“Hiç seyahat etmiş miydi? Büyük olasılıkla, çünkü dünya haritasına kimse onun kadar hâkim değildi. Paylaşacak detaylı bilgisinin olmadığı hiçbir yer yoktu. Kulüpte, yolunu kaybetmiş ya da şaşırmış gezginlerle ilgili ortaya atılan binlerce görüşü kimi zaman çok az sözcükle, kısaca ve açık bir şekilde düzeltirdi... Her yeri gezmiş biri olmalıydı, en azından zihninde... Bununla birlikte kesin olan bir şey vardı, o da Phileas Fogg’un senelerdir Londra’dan ayrılmadığıydı.”

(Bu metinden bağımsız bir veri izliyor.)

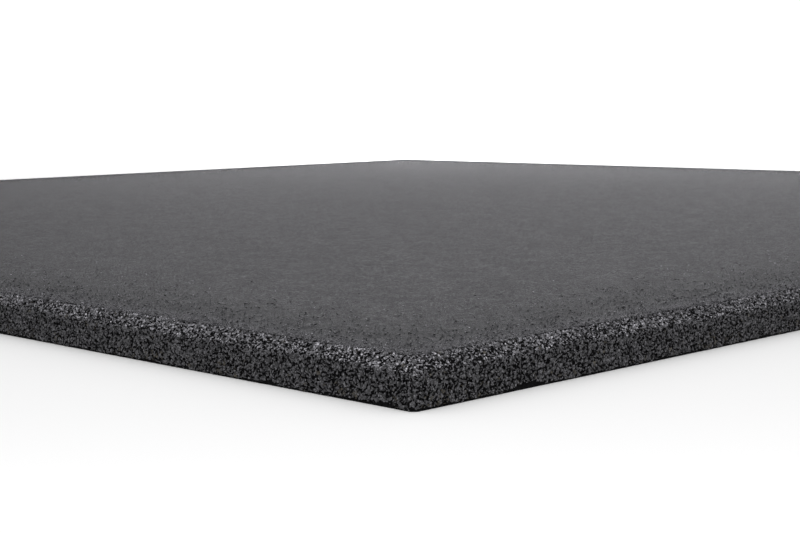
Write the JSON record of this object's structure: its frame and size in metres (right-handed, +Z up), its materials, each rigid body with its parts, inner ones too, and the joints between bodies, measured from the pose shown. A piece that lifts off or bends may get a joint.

Phileas Fogg, kimsenin hakkında bir şey bilmediği zengin ve kibar bir İngiliz beyefendisidir. Son derece düzenli bir hayat sürmesi, titiz ve dakik olmasıyla ünlüdür. Bir gün üyesi olduğu Londra Reform Kulübü’nde gerçekleştirmesi imkânsız gibi görünen bir konuda iddiaya girer: Dünyanın çevresini 80 günde dolaşacaktır. Fogg tek bir aksilikte her şeyini kaybedebileceği bu seyahate yardımcısıyla çıkar. Onlarca farklı ülkede başına geleceklerden ise habersizdir.

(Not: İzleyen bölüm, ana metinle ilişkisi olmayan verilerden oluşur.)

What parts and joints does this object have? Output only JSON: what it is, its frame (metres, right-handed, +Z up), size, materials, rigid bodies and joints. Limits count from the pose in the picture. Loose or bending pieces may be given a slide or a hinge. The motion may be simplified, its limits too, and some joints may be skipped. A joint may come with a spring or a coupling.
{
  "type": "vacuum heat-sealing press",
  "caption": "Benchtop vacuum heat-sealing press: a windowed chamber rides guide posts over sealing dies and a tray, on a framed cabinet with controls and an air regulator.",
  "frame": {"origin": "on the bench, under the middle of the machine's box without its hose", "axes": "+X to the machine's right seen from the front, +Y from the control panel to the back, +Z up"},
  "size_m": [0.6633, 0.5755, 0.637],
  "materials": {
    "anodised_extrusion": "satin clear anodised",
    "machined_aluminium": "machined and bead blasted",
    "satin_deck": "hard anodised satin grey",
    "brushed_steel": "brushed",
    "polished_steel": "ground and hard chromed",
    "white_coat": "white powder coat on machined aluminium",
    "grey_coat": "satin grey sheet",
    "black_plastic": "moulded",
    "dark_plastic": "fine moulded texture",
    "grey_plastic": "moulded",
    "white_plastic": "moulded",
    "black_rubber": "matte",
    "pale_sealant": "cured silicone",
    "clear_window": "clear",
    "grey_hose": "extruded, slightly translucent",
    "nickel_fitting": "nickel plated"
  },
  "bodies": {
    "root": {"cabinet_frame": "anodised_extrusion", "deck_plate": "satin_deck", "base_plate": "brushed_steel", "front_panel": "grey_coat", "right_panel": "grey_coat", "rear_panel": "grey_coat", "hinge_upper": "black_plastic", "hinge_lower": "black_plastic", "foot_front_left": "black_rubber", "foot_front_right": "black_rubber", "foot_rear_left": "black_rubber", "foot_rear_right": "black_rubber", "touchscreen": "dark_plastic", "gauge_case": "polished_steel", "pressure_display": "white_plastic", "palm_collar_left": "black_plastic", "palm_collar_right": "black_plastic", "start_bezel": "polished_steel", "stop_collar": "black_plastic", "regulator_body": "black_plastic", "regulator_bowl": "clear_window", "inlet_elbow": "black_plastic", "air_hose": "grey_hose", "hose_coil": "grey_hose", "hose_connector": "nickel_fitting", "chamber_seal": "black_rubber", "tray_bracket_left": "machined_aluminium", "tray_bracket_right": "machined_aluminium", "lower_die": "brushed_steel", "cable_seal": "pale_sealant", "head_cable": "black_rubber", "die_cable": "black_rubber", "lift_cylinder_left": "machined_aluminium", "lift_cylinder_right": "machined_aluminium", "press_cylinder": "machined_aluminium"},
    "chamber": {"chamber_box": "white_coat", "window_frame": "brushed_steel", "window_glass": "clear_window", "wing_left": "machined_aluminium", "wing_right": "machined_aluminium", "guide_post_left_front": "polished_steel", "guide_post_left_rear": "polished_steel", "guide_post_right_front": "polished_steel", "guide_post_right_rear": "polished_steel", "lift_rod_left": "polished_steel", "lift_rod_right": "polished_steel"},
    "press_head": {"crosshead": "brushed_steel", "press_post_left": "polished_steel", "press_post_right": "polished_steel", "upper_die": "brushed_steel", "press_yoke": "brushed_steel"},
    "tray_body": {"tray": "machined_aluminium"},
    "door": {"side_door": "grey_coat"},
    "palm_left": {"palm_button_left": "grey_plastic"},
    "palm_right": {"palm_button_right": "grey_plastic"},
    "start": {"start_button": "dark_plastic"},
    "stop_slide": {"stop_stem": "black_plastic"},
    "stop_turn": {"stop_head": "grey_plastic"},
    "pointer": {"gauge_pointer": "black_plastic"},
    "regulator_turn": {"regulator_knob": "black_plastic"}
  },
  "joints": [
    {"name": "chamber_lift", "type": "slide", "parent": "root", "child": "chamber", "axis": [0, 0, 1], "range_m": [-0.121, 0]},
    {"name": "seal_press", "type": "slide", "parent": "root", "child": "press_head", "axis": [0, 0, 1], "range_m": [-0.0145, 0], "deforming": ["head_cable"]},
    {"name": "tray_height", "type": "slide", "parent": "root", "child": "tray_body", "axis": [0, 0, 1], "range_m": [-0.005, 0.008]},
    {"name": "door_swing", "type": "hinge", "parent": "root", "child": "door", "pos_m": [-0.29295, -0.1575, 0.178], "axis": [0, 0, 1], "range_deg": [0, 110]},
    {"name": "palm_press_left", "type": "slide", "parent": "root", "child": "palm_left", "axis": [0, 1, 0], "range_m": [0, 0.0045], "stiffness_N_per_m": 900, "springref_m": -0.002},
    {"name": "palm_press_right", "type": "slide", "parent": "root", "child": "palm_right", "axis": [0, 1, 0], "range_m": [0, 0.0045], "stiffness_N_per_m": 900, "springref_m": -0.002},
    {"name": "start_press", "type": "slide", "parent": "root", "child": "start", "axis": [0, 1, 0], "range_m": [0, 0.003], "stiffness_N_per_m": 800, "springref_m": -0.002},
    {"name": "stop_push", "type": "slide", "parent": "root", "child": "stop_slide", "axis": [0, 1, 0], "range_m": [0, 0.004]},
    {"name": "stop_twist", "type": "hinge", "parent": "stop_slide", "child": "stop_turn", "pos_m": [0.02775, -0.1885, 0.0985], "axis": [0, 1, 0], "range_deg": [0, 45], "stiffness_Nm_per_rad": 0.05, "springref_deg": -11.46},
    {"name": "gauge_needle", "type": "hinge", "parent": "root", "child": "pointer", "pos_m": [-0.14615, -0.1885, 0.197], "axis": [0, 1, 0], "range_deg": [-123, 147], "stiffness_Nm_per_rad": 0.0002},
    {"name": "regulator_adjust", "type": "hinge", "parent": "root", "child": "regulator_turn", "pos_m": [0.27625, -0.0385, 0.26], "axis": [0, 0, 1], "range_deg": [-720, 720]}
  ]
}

1872’de yayımlandığı günden beri her yaştan okurun hayal gücünü zenginleştiren 80 Günde Devri Âlem, on dokuzuncu yüzyıldaki teknolojik gelişmeler sayesinde uzakların yakınlaşmaya başladığı ve böylece modern kültürün de adım adım değiştiği bir dönemin panoramasını çiziyor.